The main objective of the thesis is to propose and test a way to model flow development downstream a choke valve.
Experiments were performed in the SINTEF medium scale flow loop in order to study oil-water flow development along the pipe. The test section was a horizontal, 10.91cm diameter, 220m long pipe with three 180◦ bends and inlet mixing valve at the beginning of the section. There were four 0.5m long transparent sections with video recordings, three traversing gamma densitometers and three droplet size distribution measurements (Canty Inflow Particle sizer) along the test section. The experiments in this setup were done in two campaigns with different oils. In June 2018, a mixture of Exssol D60 (density 789 kg=m3 and viscosity 1.43cp) and tap water with Span 83 surfactant added to the oil was used. The mixture velocities tested were 1, 1.5 and 2m/s with water cuts between 0-75%. The second campaign in March 2019, tap water and a mineral oil blend of Primol 352 and Exxsol D80 (density 850 kg=m3 and viscosity 35cp) was used with Span 80 surfactant added to the oil. The mixture velocities tested were 0.5, 1 and 1.5m/s for water cuts between 0-90%.
Flow patterns are identified by using the video recordings and phase fraction profiles from the gamma densitometers. The identified flow patterns include Stratified mixed (SM), Homogeneous oil continuous dispersion (Do-H), Inhomogeneous oil continuous dispersion (Do-I),Inhomogeneous water continuous dispersion (Dw-I), Oil continuous dispersion with a dense layer of water droplets (Do-DP), Water continuous dispersion with a dense layer of oil droplets (Dw-DP) and Oil continuous dispersion with a dense layer of water droplets and a water layer (Do-DP + w). The flow patterns identified are classified in flow pattern maps as functions of either mixture velocity and water cut or superficial velocities of oil and water. The measured pressure gradients are related to the flow patterns. The phase inversion point is observed at a mixture velocity 1.5m/s with 25% water cut with a peak of 322 Pa/m pressure gradient. The effect of pressure drop across the inlet mixing valve to the flow development along the pipe is analyzed in terms of pressure gradient and local dispersion factor. For both campaigns, the increase in pressure drop across the mixing valve leads to increase in the pressure gradient.

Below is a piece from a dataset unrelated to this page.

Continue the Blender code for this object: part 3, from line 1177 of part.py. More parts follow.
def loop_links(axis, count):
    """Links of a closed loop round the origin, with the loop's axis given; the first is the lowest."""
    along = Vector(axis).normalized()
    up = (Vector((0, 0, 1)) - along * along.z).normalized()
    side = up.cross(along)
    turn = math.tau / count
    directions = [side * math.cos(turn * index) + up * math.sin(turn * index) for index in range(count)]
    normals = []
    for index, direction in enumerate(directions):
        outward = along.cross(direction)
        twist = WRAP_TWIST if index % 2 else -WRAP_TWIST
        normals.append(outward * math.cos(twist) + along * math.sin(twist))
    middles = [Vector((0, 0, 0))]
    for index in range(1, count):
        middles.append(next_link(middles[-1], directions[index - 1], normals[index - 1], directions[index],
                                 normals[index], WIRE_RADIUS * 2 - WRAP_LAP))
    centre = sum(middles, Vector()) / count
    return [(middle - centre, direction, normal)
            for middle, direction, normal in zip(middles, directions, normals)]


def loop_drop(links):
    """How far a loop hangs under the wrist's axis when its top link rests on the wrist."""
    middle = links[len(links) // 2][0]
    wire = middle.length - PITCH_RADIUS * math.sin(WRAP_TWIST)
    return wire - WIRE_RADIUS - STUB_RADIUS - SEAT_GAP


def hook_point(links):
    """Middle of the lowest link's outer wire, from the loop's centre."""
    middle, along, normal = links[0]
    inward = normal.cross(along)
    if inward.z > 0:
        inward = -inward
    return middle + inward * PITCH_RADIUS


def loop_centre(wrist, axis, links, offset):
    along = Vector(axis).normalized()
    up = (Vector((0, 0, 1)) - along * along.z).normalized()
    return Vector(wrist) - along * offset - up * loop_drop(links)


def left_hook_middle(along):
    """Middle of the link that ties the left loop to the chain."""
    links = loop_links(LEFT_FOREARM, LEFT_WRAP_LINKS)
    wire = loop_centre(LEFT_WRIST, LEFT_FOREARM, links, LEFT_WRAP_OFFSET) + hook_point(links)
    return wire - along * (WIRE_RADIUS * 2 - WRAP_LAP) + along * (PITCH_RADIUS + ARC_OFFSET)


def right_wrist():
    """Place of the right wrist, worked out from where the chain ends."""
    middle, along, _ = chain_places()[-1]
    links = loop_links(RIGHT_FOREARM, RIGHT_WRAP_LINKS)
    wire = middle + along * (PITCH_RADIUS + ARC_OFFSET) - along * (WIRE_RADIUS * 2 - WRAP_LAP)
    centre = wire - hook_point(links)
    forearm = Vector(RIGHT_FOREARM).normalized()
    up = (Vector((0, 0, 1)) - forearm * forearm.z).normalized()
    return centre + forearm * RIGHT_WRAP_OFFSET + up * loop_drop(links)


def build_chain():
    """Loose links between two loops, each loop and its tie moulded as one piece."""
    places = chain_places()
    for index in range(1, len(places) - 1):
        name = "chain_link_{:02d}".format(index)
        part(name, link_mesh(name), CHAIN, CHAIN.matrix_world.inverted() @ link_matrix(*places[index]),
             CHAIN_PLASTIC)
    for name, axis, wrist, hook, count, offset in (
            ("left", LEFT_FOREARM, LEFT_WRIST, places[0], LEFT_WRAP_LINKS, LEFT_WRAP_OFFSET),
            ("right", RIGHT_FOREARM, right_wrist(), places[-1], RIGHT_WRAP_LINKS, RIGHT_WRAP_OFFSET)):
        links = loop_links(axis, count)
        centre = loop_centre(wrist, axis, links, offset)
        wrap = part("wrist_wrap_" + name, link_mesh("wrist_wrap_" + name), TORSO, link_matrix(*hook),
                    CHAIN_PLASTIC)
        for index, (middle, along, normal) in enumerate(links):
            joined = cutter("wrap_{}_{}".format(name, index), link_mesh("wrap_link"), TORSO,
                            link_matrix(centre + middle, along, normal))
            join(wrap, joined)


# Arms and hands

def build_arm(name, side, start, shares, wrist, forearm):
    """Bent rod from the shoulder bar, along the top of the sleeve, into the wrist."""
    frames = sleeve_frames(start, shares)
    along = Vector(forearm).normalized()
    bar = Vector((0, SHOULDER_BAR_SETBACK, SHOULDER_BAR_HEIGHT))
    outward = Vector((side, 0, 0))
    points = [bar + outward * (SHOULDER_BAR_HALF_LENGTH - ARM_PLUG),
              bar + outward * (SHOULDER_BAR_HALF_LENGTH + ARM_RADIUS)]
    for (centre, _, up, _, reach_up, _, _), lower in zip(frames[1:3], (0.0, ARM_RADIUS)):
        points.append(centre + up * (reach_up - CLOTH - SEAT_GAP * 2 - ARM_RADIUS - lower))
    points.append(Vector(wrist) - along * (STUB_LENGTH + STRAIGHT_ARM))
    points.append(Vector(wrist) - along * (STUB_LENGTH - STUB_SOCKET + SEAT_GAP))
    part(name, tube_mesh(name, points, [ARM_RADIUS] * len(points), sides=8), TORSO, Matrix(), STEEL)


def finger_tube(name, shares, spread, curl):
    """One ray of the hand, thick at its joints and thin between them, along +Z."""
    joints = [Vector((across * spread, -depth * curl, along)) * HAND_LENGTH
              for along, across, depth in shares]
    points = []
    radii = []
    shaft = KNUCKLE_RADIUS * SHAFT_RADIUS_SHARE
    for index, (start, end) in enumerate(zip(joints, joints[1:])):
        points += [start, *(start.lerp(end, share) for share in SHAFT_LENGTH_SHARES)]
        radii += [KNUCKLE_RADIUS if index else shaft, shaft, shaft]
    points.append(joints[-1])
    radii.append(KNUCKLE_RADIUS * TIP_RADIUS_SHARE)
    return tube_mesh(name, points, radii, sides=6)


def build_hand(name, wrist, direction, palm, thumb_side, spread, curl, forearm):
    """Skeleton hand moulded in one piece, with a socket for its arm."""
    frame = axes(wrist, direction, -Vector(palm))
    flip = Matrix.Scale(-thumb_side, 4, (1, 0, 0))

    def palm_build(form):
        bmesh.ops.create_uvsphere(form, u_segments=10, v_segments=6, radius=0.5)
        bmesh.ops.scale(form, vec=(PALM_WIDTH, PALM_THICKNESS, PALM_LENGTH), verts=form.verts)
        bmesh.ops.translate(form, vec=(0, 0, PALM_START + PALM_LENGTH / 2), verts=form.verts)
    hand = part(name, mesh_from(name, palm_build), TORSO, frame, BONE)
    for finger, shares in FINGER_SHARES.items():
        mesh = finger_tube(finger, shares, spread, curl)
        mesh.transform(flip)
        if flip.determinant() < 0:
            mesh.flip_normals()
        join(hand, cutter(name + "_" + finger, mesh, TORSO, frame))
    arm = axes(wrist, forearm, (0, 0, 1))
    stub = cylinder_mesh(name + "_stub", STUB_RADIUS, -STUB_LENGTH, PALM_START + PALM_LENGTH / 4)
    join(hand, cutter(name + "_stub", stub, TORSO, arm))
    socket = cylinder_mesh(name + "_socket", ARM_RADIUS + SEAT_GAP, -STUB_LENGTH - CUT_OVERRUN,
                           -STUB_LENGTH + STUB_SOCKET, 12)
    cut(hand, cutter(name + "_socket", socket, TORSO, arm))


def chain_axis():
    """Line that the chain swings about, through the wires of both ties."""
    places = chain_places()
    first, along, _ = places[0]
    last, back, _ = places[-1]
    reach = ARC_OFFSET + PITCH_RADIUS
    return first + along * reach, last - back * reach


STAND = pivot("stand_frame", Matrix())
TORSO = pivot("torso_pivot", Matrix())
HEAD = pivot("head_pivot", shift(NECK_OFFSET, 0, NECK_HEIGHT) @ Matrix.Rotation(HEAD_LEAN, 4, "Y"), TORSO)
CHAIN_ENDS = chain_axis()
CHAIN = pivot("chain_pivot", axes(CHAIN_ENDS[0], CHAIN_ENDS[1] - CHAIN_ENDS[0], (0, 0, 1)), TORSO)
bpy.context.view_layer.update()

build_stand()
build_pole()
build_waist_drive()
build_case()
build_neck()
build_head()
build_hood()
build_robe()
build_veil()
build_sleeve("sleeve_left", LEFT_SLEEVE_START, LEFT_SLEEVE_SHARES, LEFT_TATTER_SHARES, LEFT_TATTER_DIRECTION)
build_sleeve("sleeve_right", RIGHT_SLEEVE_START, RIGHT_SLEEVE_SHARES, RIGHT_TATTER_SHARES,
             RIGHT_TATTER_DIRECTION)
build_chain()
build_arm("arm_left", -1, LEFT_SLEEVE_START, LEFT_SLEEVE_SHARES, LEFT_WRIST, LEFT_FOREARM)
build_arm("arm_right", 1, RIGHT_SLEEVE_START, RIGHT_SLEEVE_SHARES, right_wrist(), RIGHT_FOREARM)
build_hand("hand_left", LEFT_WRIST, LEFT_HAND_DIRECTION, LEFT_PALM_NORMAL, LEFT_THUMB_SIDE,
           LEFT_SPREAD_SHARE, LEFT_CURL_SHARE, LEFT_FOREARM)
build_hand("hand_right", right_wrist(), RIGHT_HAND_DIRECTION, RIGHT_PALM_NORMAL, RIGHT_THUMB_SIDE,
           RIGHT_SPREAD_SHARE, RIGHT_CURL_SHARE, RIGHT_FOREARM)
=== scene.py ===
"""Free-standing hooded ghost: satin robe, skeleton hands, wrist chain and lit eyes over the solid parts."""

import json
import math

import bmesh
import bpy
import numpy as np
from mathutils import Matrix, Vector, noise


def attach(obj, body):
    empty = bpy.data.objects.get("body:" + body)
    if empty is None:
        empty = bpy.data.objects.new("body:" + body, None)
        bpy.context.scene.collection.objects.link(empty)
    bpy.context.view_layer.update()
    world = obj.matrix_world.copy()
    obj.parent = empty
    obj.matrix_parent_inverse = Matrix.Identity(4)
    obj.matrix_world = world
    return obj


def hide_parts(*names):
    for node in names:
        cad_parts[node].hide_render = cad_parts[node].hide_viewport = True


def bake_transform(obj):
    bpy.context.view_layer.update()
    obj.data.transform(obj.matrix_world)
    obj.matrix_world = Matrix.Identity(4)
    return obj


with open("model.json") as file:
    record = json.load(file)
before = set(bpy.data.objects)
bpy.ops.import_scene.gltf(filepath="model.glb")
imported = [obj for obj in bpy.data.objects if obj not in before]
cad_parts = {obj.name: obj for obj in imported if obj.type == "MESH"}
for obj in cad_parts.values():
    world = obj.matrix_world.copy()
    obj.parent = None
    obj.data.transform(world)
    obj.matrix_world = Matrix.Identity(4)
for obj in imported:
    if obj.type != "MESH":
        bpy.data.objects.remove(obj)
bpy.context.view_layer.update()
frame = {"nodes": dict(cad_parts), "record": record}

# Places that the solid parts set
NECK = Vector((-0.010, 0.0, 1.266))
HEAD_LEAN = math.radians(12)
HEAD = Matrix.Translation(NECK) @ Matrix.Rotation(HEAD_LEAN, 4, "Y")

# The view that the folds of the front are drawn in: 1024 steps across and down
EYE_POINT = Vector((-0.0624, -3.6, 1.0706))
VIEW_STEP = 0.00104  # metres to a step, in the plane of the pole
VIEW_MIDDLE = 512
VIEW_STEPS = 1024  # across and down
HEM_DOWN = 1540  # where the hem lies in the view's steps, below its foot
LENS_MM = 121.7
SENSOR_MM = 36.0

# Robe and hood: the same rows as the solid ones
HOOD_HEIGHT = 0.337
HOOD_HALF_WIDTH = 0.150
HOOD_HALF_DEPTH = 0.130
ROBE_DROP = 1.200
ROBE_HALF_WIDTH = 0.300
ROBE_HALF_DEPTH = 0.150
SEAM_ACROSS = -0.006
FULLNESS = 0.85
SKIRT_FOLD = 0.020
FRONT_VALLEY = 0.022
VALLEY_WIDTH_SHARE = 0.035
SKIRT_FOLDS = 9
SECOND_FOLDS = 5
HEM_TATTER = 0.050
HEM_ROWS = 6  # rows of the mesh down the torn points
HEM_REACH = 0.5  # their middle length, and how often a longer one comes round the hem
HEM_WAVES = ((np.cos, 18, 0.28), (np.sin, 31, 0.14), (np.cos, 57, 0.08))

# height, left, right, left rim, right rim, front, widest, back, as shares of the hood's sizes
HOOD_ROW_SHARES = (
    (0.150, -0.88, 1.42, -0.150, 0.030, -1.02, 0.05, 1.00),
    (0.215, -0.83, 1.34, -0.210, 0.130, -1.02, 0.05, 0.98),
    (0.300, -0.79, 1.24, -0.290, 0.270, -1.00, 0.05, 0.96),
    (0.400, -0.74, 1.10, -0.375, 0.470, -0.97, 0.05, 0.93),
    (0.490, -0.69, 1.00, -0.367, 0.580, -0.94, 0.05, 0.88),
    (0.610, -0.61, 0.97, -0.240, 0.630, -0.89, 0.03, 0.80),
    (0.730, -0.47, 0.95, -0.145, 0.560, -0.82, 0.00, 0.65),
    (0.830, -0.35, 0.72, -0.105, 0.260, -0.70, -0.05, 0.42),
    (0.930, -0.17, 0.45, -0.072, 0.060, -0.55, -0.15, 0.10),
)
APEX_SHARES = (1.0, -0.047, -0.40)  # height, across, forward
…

For 2018 campaign, the pressure gradient along the pipe begins by increasing due to settling of droplets before it starts decreasing due to formation of free water layer. For 2019 campaign, the pressure gradient trend was a gentle decrease along the test section because the flow was dispersed throughout the test section. For experiments with the same water cut and pressure drop across the mixing valve, higher flow rate causes a delayed separation of phases along the pipe. Clear flow development and lower average pressure gradients are seen for the 2018 campaign compared to 2019 campaign; this is associated with higher oil viscosity in the 2019 campaign.A dynamic model from Schumann (2016) is modified and used to predict the flow development along the pipe. The model consists of three sub-models named valve model for determining the initial droplet size, phase distribution model for determining the heights and areas of the oil, dispersion and water layer, and the pressure gradient model for calculating the pressure gradient along the entire test section. In this model, the mixture is assumed to be initially homogeneous dispersed with a single droplet size and the phase distribution considers two main mechanisms: droplet settling and coalescence. The results from the model compared to the experimental results show a satisfactory agreement in the interfacial tension positions and the droplet sizes. The pressure gradient model does not give the same trend as in the experimental values.